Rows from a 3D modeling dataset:
######

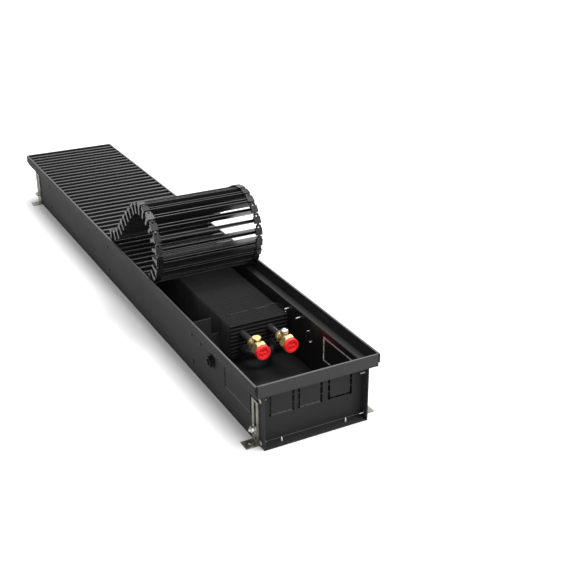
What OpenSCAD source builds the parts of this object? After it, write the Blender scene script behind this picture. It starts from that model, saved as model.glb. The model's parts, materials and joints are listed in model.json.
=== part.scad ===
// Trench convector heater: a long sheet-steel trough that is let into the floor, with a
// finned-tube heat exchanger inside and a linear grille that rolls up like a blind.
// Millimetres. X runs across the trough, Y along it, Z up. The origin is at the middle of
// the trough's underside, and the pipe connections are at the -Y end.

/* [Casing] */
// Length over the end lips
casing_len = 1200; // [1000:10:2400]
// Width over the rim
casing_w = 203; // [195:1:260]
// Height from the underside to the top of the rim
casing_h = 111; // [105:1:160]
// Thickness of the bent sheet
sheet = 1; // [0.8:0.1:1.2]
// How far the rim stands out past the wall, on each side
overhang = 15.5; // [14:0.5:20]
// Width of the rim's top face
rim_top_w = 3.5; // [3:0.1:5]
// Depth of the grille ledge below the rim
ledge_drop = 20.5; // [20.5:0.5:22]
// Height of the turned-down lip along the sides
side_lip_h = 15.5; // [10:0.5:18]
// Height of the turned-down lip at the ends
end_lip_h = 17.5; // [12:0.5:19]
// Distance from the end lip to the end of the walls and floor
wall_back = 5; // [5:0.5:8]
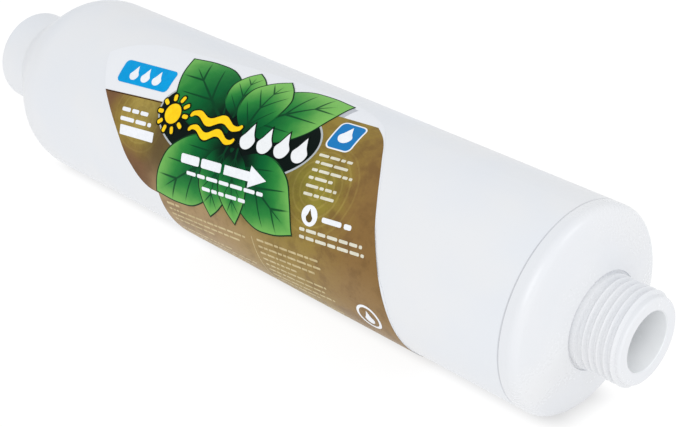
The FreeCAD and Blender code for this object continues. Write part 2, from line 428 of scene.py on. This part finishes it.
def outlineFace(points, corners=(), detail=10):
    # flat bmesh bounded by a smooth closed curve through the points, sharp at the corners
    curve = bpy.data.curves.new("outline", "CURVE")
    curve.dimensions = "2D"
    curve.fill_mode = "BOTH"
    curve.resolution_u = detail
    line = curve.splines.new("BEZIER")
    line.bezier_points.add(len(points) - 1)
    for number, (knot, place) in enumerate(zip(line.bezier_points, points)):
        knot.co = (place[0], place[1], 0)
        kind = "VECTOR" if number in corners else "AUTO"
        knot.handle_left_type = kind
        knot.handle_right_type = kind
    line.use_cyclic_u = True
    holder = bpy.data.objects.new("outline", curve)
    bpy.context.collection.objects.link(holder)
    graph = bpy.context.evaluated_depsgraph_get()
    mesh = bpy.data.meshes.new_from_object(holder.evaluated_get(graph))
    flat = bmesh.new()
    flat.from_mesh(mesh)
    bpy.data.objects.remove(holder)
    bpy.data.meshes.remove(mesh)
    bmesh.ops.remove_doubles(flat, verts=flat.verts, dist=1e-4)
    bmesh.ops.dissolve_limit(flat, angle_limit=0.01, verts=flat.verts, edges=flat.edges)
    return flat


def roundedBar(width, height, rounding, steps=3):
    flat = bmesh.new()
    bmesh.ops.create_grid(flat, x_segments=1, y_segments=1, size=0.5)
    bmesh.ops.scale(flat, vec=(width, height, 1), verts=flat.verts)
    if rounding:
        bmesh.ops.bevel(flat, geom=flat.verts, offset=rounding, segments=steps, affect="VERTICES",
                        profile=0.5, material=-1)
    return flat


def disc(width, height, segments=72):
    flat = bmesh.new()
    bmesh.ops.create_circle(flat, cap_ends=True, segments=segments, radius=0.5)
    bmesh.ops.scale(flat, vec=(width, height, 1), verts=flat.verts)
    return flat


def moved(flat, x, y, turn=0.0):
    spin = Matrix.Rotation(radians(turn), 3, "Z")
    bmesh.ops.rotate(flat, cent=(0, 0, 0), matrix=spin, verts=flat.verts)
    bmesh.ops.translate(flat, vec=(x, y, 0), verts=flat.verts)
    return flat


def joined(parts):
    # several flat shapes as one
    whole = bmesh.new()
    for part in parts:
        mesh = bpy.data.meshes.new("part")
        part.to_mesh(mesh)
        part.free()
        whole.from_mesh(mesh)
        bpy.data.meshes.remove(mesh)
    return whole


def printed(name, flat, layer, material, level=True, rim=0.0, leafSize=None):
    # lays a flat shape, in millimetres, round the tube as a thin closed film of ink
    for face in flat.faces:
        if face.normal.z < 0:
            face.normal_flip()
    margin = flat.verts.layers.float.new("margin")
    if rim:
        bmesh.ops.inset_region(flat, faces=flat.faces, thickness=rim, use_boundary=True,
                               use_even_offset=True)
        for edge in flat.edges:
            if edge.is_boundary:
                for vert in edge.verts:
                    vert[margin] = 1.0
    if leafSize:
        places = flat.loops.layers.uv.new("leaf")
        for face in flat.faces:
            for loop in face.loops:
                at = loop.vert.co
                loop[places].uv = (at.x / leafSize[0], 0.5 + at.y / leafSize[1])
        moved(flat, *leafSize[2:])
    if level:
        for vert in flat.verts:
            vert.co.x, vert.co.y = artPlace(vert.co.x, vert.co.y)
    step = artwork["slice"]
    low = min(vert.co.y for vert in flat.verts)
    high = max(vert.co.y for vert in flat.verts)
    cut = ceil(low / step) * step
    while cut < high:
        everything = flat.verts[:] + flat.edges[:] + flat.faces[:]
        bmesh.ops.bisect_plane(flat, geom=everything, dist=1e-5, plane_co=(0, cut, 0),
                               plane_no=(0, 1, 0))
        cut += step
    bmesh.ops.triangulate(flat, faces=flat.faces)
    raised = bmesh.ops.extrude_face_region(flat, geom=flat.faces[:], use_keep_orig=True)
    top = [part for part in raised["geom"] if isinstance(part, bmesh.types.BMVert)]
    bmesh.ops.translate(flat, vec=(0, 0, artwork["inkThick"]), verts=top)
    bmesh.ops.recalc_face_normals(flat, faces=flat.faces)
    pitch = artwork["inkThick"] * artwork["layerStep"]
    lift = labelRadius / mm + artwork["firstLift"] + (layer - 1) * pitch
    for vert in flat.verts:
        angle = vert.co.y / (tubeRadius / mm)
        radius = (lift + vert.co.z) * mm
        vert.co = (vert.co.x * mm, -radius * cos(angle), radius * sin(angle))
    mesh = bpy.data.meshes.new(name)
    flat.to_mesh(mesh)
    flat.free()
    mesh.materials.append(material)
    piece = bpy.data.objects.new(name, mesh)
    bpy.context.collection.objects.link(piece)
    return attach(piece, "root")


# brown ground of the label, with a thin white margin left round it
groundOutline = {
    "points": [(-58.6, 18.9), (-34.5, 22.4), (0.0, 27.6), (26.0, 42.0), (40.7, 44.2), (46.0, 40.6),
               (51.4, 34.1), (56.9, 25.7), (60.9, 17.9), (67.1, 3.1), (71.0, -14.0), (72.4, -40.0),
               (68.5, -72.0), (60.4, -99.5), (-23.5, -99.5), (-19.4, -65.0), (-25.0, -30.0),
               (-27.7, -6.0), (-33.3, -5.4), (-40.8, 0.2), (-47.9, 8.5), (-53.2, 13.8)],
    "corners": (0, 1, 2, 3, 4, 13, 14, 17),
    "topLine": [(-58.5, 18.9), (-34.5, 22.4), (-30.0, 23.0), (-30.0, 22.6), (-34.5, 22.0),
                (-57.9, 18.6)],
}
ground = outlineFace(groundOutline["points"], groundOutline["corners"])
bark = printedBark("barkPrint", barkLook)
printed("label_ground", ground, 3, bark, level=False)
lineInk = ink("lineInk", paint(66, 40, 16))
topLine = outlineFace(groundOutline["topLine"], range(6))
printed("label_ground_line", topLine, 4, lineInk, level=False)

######

# PROBLEM REQUIREMENTS
Where a line in the entries holds "materials", copy that line.

# RESULT OF THIS EXERCISE
What OpenSCAD source builds the parts of this object? After it, write the Blender scene script behind this picture. It starts from that model, saved as model.glb. The model's parts, materials and joints are listed in model.json.
    mesh.materials.append(material)